Hace un tiempo, cuando mi hija Inés sólo contaba con doce o trece años e iba descubriendo por su cuenta a muchos de los grupos y artistas de mi época —Dire Straits, Pink Floyd, Carlos Santana, Led Zeppelin, Nina Simone…—, me preguntó qué cantante me parecía que era el mejor de todos los tiempos. No me lo pensé ni un solo segundo: Sinatra, Frank Sinatra. El porqué era difícil de explicar: quizá por mi gusto personal, pero, sobre todo —no sé si esto llegó a entenderlo—, porque era un tipo con pinta de truhan, de golfo de barrio, que no necesitaba hacer un gran esfuerzo para que su voz —la Voz— fluyera como una onda expansiva que, como un río de seda, penetraba en el corazón por el camino más recto. Mientras otros se dejaban la piel y la garganta, tratando de entonar una canción, a Sinatra sólo le bastaba con abrir la boca, como si estuviera ante un espejo alisándose el cabello para irse a la calle.
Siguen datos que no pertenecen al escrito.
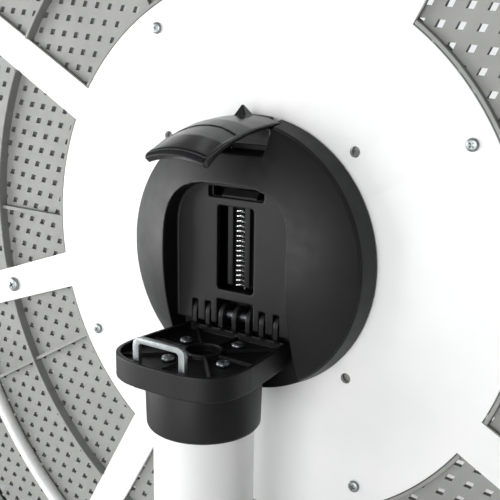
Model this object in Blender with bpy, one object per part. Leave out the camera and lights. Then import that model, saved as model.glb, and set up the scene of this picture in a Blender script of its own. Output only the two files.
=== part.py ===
"""Round tilt-top garden table, stored with its top turned upright.

Metres, +Z up. The origin is on the floor, on the column's axis. The top's underside faces -Y.
Turning the top by +90 degrees about the hinge pin lays it flat for use.
"""
import math

import bmesh
import bpy
from mathutils import Matrix, Vector

# Driving dimensions
GAP = 0.0003                # clearance between pieces that touch
STEP = 0.00005              # keeps joined faces out of one plane
PLATE_Y = 0.050             # visible face of the frame plate
CENTRE_Z = 0.744            # centre of the upright top above the floor
HINGE_Y = PLATE_Y - 0.0135
HINGE_Z = CENTRE_Z - 0.038
FLOOR_END_Z = HINGE_Z - 0.0052   # lower end of the hub's recess floor

# Moulded top
TOP_RADIUS = 0.375
SKIN_Y = PLATE_Y + 0.0075
SKIN_THICKNESS = 0.0032
RIM_DEPTH = 0.0197
RIM_WALL = 0.003
RIM_ROUND = 0.006
RIB_WALL = 0.0024
RIB_TOP_Y = PLATE_Y + 0.0003
RING_RIB_TOP_Y = PLATE_Y - 0.0025
RIB_FIRST_ANGLE = 29.5
RIB_COUNT = 12
RING_RIB_RADIUS = 0.232
EDGE_RIB_RADIUS = 0.1675

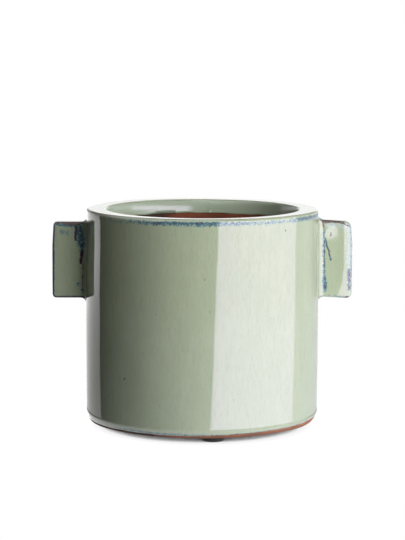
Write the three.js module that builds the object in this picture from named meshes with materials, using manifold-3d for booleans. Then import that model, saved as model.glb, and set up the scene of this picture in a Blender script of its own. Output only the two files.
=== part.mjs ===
// A round glazed terracotta planter with two square slab lugs, standing on stick-on rubber feet.
//
// It is made as the real one is: a wall cylinder with a thick turned-in rim stands on a round
// floor slab, a lug is luted to each side of the wall with a fillet of slip round its root, and
// soft feet with a disc of adhesive are stuck to the underside.
//
// Millimetres, +Z up. The origin is on the ground, under the middle of the pot. The lugs point
// along +X and -X, and the front is -Y.

import * as THREE from 'three';
import { mergeVertices } from 'three/addons/utils/BufferGeometryUtils.js';
import Module from 'manifold-3d';

const wasm = await Module();
wasm.setup();

// ---- Driving dimensions -------------------------------------------------------------------

// The pot itself. Heights are of the clay, without its feet.
const bodyRadius = 100;
const clayHeight = 183;
const wallThickness = 15;
const floorThickness = 12;
const baseRound = 9.5; // radius of the round from the side into the underside
const cornerFillet = 5; // inside, where the wall meets the floor

// The thick rim, turned inwards
const rimWidth = 15.7; // across the flat top
const rimOuterRound = 2.4;
const rimInnerRound = 1.6;
const lipDepth = 13; // of the inner face of the rim, below the flat top
const lipLean = 1.8; // how far that face leans inwards on its way down
const rimTaper = 24; // height over which the rim eases back into the wall

// The lugs
const lugReach = 29.5; // from the side of the pot to the free end
const lugHeight = 65;
const lugThickness = 12;
const lugDrop = 11.7; // from the top of the rim to the top of the lug
const lugEdgeRound = 2.2; // along the long edges of the slab
const lugCornerRound = 4.2; // of the two free corners, seen from the front
const slipFillet = 4.6; // radius of the slip fillet round the root

// The feet
const footCount = 3;
const footRadius = 10;
const footHeight = 4.2;
const footEdgeRound = 1.8;
const footInset = 25; // from the side of the pot to the middle of a foot
const firstFootAngle = THREE.MathUtils.degToRad(7); // from the front, towards +X
const adhesiveRadius = 8.5;
const adhesiveThickness = 0.8;

// The film of slip between two luted pieces, kept as a gap
const slipGap = 0.3;

// How finely round shapes are cut into facets
const turnSegments = 72;
const footSegments = 24;
const arcSegments = 5;

// ---- Worked out from them -----------------------------------------------------------------

const groundToClay = footHeight + adhesiveThickness;
const floorTop = groundToClay + floorThickness;
const wallFoot = floorTop + slipGap;
const rimTop = groundToClay + clayHeight;
const wallInnerRadius = bodyRadius - wallThickness;
const rimInnerRadius = bodyRadius - rimWidth;
const lipRadius = rimInnerRadius - lipLean;
const lugMiddleHeight = rimTop - lugDrop - lugHeight / 2;

// ---- Materials ----------------------------------------------------------------------------

const glaze = new THREE.MeshStandardMaterial({ color: '#a3b097', roughness: 0.12, metalness: 0 });
const terracotta = new THREE.MeshStandardMaterial({ color: '#ad6f55', roughness: 0.85, metalness: 0 });
const rubber = new THREE.MeshStandardMaterial({ color: '#2c2a24', roughness: 0.7, metalness: 0 });
const adhesive = new THREE.MeshStandardMaterial({ color: '#b9b4a6', roughness: 0.6, metalness: 0 });

// ---- Shape helpers ------------------------------------------------------------------------

// A closed outline in the plane of radius and height, turned about the Z axis. The outline runs
// up the outside and down the inside, so that the faces point out.
function revolve(outline, segments) {
  return new THREE.LatheGeometry(outline.getPoints(arcSegments), segments).rotateX(Math.PI / 2);
}

// The solid inside a closed geometry.
function solidOf(geometry) {
  const bare = geometry.clone();
  bare.deleteAttribute('normal');
  bare.deleteAttribute('uv');
  const merged = mergeVertices(bare);
  return new wasm.Manifold(new wasm.Mesh({
    numProp: 3,
    vertProperties: new Float32Array(merged.attributes.position.array),
    triVerts: new Uint32Array(merged.index.array),
  }));
}

// The geometry of a solid.
function geometryOf(solid) {
  const mesh = solid.getMesh();
  const geometry = new THREE.BufferGeometry();
  geometry.setAttribute('position', new THREE.BufferAttribute(mesh.vertProperties, 3));
  geometry.setIndex(new THREE.BufferAttribute(mesh.triVerts, 1));
  geometry.computeVertexNormals();
  return geometry;
}

// A skin through a row of rings of points, with a flat cap over each end. The rings have the
// same number of points and run anticlockwise as seen from the last ring's side.
function loft(rings) {
  const count = rings[0].length;
  const points = rings.flat();
  const triangles = [];
  for (let ring = 0; ring < rings.length - 1; ring += 1) {
    for (let side = 0; side < count; side += 1) {
      const here = ring * count + side;
      const beside = ring * count + ((side + 1) % count);
      triangles.push(here, beside, here + count, beside, beside + count, here + count);
    }
  }
  const lastRing = (rings.length - 1) * count;
  for (let side = 1; side < count - 1; side += 1) {
    triangles.push(0, side + 1, side);
    triangles.push(lastRing, lastRing + side, lastRing + side + 1);
  }
  const geometry = new THREE.BufferGeometry().setFromPoints(points);
  geometry.setIndex(triangles);
  geometry.computeVertexNormals();
  return geometry;
}

// A rectangle with round corners, in the plane of Y and Z at the distance x.
function roundedSection(x, halfThickness, halfHeight, cornerRadius) {
  const radius = Math.min(cornerRadius, halfThickness, halfHeight);
  const y = halfThickness - radius;
  const z = halfHeight - radius;
  const quarter = Math.PI / 2;
  const outline = new THREE.Path();
  outline.absarc(y, z, radius, 0, quarter);
  outline.absarc(-y, z, radius, quarter, 2 * quarter);
  outline.absarc(-y, -z, radius, 2 * quarter, 3 * quarter);
  outline.absarc(y, -z, radius, 3 * quarter, 4 * quarter);
  return outline.getPoints(arcSegments).map((point) => new THREE.Vector3(x, point.x, point.y));
}

// ---- Floor slab ---------------------------------------------------------------------------

// A flat disc whose lower edge is the round at the base of the pot. On top, the seat of the wall
// is a ring round the open floor, which ends where the fillet of the wall begins.
function floorSlab() {
  const openFloorRadius = wallInnerRadius - cornerFillet - slipGap;
  const outline = new THREE.Path();
  outline.moveTo(0, groundToClay);
  outline.lineTo(bodyRadius - baseRound, groundToClay);
  outline.absarc(bodyRadius - baseRound, groundToClay + baseRound, baseRound, -Math.PI / 2, 0);
  outline.lineTo(bodyRadius, floorTop);
  outline.lineTo(openFloorRadius, floorTop);
  outline.lineTo(0, floorTop);
  return revolve(outline, turnSegments);
}

// ---- Wall ---------------------------------------------------------------------------------

// Up the outside, over the flat rim, down the leaning lip, out to the thinner wall and down to
// the fillet at the floor.
function wallCylinder() {
  const rimInnerEdge = rimInnerRadius + rimInnerRound;
  const lipFoot = rimTop - lipDepth;
  const taperFoot = lipFoot - rimTaper;
  const outline = new THREE.Path();
  outline.moveTo(bodyRadius, wallFoot);
  outline.lineTo(bodyRadius, rimTop - rimOuterRound);
  outline.absarc(bodyRadius - rimOuterRound, rimTop - rimOuterRound, rimOuterRound, 0, Math.PI / 2);
  outline.lineTo(rimInnerEdge, rimTop);
  outline.quadraticCurveTo(rimInnerRadius, rimTop, rimInnerRadius - lipLean / 4, rimTop - rimInnerRound);
  outline.quadraticCurveTo(lipRadius, rimTop - lipDepth / 2, lipRadius, lipFoot);
  outline.bezierCurveTo(
    lipRadius, lipFoot - rimTaper / 2,
    wallInnerRadius, taperFoot + rimTaper / 2,
    wallInnerRadius, taperFoot,
  );
  outline.lineTo(wallInnerRadius, wallFoot + cornerFillet);
  outline.absarc(wallInnerRadius - cornerFillet, wallFoot + cornerFillet, cornerFillet, 0, -Math.PI / 2, true);
  outline.lineTo(bodyRadius, wallFoot);
  return revolve(outline, turnSegments);
}

// ---- Lugs ---------------------------------------------------------------------------------

// How far a round edge of this radius has drawn in at a distance before the free end.
function roundDrop(beforeEnd, radius) {
  const into = Math.max(0, radius - beforeEnd);
  return radius - Math.sqrt(radius * radius - into * into);
}

// How far the slip fillet stands out from the slab at a distance from the pot.
function filletRise(fromPot) {
  const into = Math.max(0, slipFillet - fromPot);
  return slipFillet - Math.sqrt(slipFillet * slipFillet - into * into);
}

// A slab seen end on is a rounded rectangle. It is lofted outwards from inside the wall, through
// the fillet at the root, to its rounded free end, and the wall is then cut out of its root.
function slabLug() {
  const distances = [-wallThickness / 2];
  for (let step = 0; step <= arcSegments; step += 1) {
    const turn = (step / arcSegments) * (Math.PI / 2);
    distances.push(slipFillet * (1 - Math.cos(turn)));
  }
  for (let step = 0; step <= arcSegments; step += 1) {
    const turn = (step / arcSegments) * (Math.PI / 2);
    distances.push(lugReach - lugCornerRound * (1 - Math.sin(turn)));
  }
  const rings = distances.map((distance) => {
    const rise = filletRise(Math.max(0, distance));
    const halfThickness = lugThickness / 2 + rise - roundDrop(lugReach - distance, lugEdgeRound);
    const halfHeight = lugHeight / 2 + rise - roundDrop(lugReach - distance, lugCornerRound);
    return roundedSection(bodyRadius + distance, halfThickness, halfHeight, lugEdgeRound + rise);
  });
  const cutterHeight = lugHeight + 4 * slipFillet;
  const seat = new THREE.CylinderGeometry(
    bodyRadius + slipGap, bodyRadius + slipGap, cutterHeight, turnSegments,
  ).rotateX(Math.PI / 2);
  return geometryOf(solidOf(loft(rings)).subtract(solidOf(seat)));
}

// ---- Feet ---------------------------------------------------------------------------------

// A soft round foot with a flat sole and a rounded lower edge.
function foot() {
  const outline = new THREE.Path();
  outline.moveTo(0, 0);
  outline.lineTo(footRadius - footEdgeRound, 0);
  outline.absarc(footRadius - footEdgeRound, footEdgeRound, footEdgeRound, -Math.PI / 2, 0);
  outline.lineTo(footRadius, footHeight);
  outline.lineTo(0, footHeight);
  return revolve(outline, footSegments);
}

// The disc of adhesive between a foot and the clay.
function adhesiveDisc() {
  const outline = new THREE.Path();
  outline.moveTo(0, footHeight);
  outline.lineTo(adhesiveRadius, footHeight);
  outline.lineTo(adhesiveRadius, groundToClay);
  outline.lineTo(0, groundToClay);
  return revolve(outline, footSegments);
}

// ---- Assembly -----------------------------------------------------------------------------

const planter = new THREE.Group();

function place(name, geometry, material, parent = planter) {
  const mesh = new THREE.Mesh(geometry, material);
  mesh.name = name;
  parent.add(mesh);
  return mesh;
}

place('pot_floor', floorSlab(), terracotta);
place('pot_wall', wallCylinder(), glaze);

const lug = slabLug();
for (const [side, turn] of [['right', 0], ['left', Math.PI]]) {
  const mesh = place(`${side}_lug`, lug, glaze);
  mesh.position.z = lugMiddleHeight;
  mesh.rotation.z = turn;
}

for (let index = 0; index < footCount; index += 1) {
  const angle = firstFootAngle + (index / footCount) * 2 * Math.PI;
  const station = new THREE.Group();
  const reach = bodyRadius - footInset;
  station.position.set(reach * Math.sin(angle), -reach * Math.cos(angle), 0);
  planter.add(station);
  place(`foot_pad_${index + 1}`, foot(), rubber, station);
  place(`foot_adhesive_${index + 1}`, adhesiveDisc(), adhesive, station);
}

export default planter;
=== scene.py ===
"""The looks of a round glazed planter with two slab lugs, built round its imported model.

Lengths are in metres, +Z is up and the front is -Y, as in the frame. An angle round the pot is
counted from the front towards +X, and a height from the ground.
"""

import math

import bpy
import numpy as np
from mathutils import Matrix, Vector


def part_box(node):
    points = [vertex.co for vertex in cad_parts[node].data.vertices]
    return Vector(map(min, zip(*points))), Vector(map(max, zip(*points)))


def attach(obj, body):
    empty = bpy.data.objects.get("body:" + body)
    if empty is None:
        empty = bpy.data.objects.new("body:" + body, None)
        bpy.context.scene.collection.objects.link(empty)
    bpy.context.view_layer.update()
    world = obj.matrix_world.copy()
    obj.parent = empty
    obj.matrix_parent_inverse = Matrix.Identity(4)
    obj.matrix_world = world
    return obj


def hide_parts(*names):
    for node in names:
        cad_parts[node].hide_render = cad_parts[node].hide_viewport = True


bl_info = {
    "name": "Glazed Planter",
    "version": (1, 0, 0),
    "blender": (4, 5, 0),
    "location": "3D View > Sidebar > Planter",
    "description": "Makes the clay, the glaze, the lugs and the feet of a round planter",
    "category": "Add Mesh",
}

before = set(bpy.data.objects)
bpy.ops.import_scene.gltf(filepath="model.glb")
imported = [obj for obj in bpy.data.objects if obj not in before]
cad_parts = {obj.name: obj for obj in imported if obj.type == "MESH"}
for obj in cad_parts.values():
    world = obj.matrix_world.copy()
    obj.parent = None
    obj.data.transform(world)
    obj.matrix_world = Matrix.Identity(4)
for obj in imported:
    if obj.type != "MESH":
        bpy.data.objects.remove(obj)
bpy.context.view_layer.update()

MM = 0.001
FEET = (1, 2, 3)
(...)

Sólo por los duetos que, no hace tanto, como si se tratara de su verdadero canto de cisne, llevó a cabo acompañado, en uno de ellos, por Amy Winehouse —»Body and Soul»— y, en el otro caso, por Lady Gaga —»The Lady Is a Tramp»—, Bennett ya merecería, como poco, un lugar entre los mejores, un altar en la iglesia americana que él mismo eligiera.
Pero detrás de este personaje, que cumplió con creces los noventa y seis años, hay, como sucede con todos los genios, una historia. Y no del todo feliz. Poco se ha hablado de esa época, en la década de los ochenta, tan triste y dolorosa, en la que su carrera parecía irse al traste debido a su afición por las drogas, en especial por la cocaína. A lo que habría que añadir, como perro flaco que era por entonces, sus graves problemas con el fisco americano, siempre inflexible y tenaz. Sus hijos fueron los que le salvaron. Los que le hicieron ver lo mucho que valía y lo que aún le faltaba por regalar al mundo.
Tampoco conviene olvidar el hecho, nada despreciable, que le llevó a participar, como soldado de infantería, sin cumplir siquiera los veinte años, en uno de los episodios finales de la II Guerra Mundial, cuando los Aliados destruyeron las últimas posiciones alemanas. Y allí estaba él, que no tenía nada que perder después de haber crecido en el seno de una familia pobre de inmigrantes italianos que no tuvieron mucha suerte en la vida. Cuando los periodistas le preguntaban por su experiencia bélica, siempre repetía la misma frase: “Conseguí asiento de primera fila en el Infierno”.
Desde 2016, Anthony Dominick Benedetto, es decir, Tony Bennett, padeció Alzheimer. Y aun así, quería seguir cantando a toda costa, como esos actores de raza que prefieren morir sobre las tablas de un escenario. Hasta que sus hijos se mostraron inflexibles y le obligaron a colgar el micrófono y a mirar más por sí mismo, por su salud. Hasta entonces, amparado en su voz tan singular y en esa eterna sonrisa que lo hace aún más atractivo y simpático, había conseguido dieciocho Grammys y vender cincuenta millones de discos.
En la última foto que se publicó, Bennett, alejado de la luz cruda de los focos, aparecía acompañado por su hija, sentado en un parque como un ciudadano cualquiera, con las manos entrelazadas sobre sus rodillas, con su porte elegante, a pesar de sus zapatillas de deporte blancas y sus calcetines a juego, con la mirada un tanto perdida y con ese peso invisible de la fama caído sobre los hombros.